## STATED GOAL
Wherever a line in the data below holds "node", copy that line.

──────────────────────────────

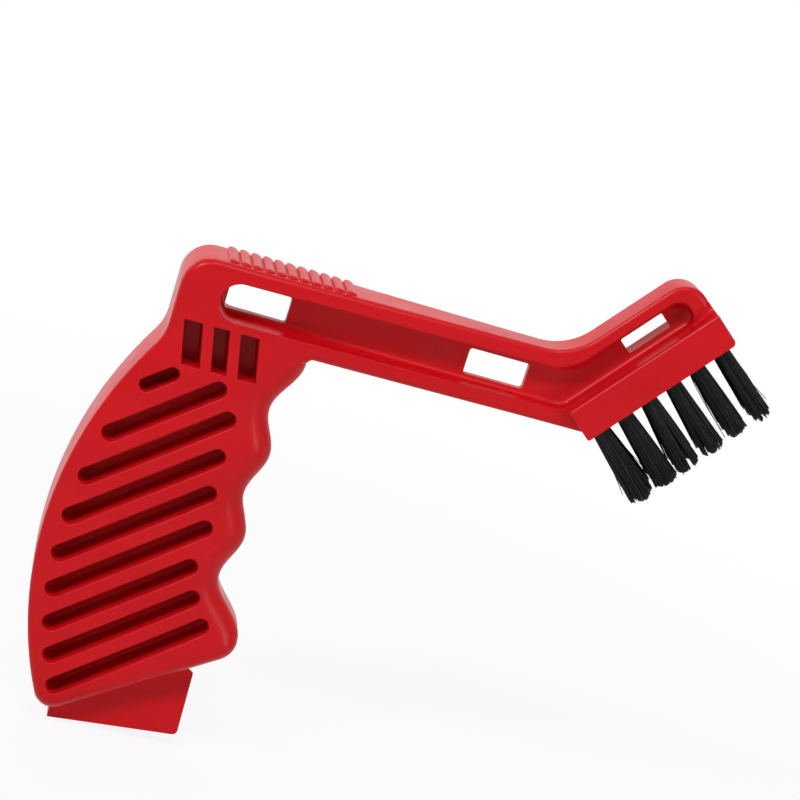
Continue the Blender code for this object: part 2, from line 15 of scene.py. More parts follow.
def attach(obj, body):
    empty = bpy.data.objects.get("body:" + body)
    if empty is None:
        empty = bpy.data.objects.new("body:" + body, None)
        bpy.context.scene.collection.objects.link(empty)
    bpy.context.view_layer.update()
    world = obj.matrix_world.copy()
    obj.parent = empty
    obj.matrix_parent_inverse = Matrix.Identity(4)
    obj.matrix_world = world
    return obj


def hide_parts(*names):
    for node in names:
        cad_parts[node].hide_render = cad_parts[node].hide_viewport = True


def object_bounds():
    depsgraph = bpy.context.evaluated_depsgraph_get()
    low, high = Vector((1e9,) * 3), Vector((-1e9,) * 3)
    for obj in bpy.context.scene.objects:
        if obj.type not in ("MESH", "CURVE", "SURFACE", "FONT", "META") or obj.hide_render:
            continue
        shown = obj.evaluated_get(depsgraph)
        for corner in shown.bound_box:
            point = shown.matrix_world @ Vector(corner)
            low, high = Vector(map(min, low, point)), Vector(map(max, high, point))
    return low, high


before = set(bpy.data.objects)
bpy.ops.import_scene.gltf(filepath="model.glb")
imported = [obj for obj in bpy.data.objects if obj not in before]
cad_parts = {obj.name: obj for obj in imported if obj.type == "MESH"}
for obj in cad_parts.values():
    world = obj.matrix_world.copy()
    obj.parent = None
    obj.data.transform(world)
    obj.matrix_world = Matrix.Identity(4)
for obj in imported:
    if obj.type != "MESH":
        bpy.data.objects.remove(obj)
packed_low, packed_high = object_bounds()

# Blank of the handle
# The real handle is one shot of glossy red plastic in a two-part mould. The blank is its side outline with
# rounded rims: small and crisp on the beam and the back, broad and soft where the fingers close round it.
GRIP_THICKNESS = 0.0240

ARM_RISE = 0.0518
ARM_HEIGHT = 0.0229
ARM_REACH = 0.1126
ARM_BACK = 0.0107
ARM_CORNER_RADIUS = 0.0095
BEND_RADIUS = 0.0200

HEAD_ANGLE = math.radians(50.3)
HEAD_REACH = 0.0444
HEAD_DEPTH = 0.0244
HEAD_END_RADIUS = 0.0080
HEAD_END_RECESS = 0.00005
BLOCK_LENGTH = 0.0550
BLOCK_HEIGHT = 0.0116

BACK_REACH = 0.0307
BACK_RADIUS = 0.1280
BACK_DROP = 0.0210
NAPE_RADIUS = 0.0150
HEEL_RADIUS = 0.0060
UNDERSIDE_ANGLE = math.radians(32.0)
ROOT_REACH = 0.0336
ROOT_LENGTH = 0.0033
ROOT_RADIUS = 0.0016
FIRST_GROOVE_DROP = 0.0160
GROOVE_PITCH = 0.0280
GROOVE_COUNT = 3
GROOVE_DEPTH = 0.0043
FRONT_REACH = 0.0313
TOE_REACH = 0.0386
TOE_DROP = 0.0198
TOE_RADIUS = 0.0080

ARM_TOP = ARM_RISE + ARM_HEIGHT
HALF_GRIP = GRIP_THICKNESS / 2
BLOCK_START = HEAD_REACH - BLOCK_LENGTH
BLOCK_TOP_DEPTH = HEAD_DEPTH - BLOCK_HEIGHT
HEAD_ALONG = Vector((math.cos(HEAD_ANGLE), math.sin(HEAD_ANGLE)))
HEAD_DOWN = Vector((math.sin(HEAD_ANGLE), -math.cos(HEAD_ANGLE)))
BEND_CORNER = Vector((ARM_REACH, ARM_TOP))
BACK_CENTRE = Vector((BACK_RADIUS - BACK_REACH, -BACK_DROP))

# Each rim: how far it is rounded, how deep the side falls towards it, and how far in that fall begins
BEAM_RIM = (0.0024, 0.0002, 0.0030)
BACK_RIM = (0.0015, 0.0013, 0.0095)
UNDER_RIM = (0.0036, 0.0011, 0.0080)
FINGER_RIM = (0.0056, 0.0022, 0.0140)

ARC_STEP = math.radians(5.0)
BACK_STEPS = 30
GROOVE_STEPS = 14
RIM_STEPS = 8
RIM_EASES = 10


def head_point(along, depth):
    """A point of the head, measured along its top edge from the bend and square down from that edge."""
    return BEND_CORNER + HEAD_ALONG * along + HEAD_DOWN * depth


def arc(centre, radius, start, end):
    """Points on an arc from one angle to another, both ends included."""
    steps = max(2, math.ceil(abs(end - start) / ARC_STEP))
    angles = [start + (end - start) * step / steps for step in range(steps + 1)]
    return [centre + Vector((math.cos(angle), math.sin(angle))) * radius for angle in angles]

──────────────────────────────

## FULL SOLUTION
    for node in names:
        cad_parts[node].hide_render = cad_parts[node].hide_viewport = True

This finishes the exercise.